Supplied material:
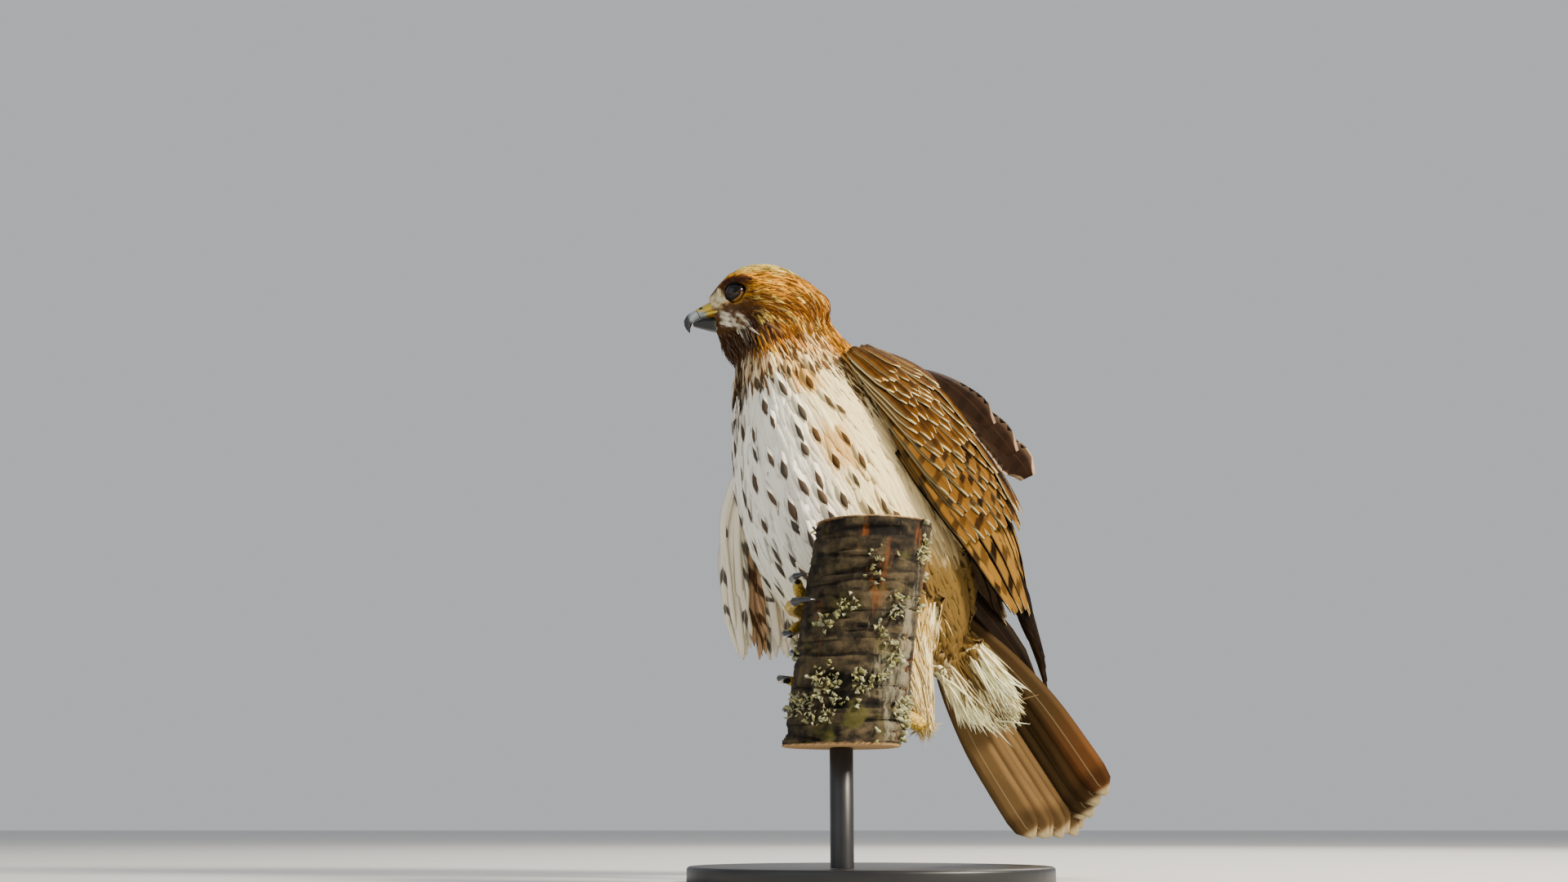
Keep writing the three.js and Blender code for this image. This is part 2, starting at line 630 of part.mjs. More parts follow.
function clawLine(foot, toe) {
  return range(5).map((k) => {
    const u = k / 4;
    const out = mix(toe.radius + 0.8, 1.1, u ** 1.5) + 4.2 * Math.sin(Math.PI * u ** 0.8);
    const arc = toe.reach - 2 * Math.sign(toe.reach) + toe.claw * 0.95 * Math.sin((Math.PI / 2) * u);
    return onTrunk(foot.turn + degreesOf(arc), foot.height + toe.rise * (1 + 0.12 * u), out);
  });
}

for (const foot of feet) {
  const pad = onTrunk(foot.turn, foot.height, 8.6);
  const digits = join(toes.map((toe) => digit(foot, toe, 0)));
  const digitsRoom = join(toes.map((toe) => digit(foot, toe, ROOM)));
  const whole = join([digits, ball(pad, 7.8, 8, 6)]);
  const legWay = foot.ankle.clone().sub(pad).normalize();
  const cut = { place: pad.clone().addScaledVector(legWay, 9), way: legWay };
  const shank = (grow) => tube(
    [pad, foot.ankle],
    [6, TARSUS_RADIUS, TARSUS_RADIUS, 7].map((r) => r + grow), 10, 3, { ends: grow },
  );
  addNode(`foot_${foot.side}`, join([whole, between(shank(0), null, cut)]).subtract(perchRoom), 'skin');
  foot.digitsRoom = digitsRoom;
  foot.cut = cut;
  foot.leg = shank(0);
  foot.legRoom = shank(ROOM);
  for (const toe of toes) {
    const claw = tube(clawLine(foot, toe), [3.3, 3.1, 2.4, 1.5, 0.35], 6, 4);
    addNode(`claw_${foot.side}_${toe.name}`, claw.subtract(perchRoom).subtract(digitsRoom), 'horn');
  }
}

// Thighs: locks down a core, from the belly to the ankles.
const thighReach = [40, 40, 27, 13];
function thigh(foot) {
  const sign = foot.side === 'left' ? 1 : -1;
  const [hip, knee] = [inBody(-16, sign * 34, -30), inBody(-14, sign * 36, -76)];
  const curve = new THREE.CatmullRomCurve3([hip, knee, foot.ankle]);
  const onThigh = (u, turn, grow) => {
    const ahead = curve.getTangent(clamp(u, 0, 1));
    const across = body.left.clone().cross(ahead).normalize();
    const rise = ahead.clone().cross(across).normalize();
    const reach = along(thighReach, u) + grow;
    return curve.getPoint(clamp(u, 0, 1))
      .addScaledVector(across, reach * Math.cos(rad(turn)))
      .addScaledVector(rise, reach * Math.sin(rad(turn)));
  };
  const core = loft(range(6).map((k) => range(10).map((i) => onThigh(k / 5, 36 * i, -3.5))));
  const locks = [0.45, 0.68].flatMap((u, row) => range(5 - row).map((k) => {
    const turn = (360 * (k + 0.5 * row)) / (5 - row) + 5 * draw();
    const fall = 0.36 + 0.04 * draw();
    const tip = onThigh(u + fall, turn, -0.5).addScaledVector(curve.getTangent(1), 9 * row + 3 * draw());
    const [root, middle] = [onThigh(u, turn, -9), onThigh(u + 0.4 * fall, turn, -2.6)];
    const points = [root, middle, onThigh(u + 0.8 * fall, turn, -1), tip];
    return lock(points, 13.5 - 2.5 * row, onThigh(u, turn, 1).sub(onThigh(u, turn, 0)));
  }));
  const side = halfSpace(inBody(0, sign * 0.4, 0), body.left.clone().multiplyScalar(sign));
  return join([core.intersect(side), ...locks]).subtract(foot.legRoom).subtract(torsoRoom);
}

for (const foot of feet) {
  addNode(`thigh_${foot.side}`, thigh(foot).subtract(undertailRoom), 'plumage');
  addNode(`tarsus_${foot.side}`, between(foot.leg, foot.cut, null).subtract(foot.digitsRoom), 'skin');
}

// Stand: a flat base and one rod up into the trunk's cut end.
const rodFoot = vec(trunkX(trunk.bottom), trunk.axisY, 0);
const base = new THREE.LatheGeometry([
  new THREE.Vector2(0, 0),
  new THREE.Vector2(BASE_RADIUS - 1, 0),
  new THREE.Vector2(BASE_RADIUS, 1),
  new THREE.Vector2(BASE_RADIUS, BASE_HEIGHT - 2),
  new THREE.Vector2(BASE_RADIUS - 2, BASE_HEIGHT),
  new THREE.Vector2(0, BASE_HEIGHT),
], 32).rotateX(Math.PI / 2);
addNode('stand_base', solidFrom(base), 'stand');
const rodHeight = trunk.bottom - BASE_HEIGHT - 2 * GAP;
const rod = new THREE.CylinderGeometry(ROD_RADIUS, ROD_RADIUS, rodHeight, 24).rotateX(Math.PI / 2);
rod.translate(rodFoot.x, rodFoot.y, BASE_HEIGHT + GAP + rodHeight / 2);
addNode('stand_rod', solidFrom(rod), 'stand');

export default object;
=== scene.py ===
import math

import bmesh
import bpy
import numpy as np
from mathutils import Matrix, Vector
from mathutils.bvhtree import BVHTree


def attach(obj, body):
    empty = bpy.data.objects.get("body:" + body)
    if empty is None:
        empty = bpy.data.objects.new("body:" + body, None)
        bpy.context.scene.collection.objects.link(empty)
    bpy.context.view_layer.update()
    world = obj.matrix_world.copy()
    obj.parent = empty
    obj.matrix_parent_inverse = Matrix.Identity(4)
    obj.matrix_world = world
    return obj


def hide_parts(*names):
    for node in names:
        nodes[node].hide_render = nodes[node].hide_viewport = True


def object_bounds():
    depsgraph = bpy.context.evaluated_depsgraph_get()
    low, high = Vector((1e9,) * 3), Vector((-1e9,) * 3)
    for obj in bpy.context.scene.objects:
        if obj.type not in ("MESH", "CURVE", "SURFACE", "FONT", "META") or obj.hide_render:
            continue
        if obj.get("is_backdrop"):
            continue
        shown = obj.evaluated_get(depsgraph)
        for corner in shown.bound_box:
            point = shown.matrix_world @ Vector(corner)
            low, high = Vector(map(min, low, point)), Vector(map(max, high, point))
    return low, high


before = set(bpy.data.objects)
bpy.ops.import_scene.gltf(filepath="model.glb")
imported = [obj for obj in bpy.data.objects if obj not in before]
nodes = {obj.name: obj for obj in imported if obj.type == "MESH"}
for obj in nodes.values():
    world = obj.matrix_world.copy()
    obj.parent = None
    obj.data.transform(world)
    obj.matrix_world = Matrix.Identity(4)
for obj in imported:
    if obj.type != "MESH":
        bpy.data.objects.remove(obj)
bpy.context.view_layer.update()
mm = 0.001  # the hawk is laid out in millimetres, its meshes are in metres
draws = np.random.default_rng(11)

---

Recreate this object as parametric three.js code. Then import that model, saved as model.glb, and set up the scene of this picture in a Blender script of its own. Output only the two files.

--

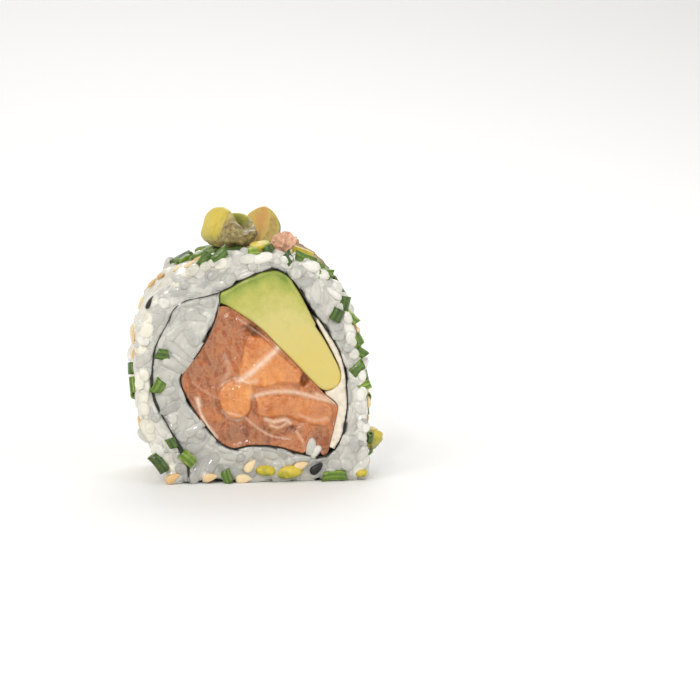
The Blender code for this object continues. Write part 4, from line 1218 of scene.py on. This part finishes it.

Exercise details:
Extract, from the material above, each line holding the word "type".

Task output:
        if obj.type not in ("MESH", "CURVE", "SURFACE", "FONT", "META") or obj.hide_render:
nodes = {obj.name: obj for obj in imported if obj.type == "MESH"}
    if obj.type != "MESH":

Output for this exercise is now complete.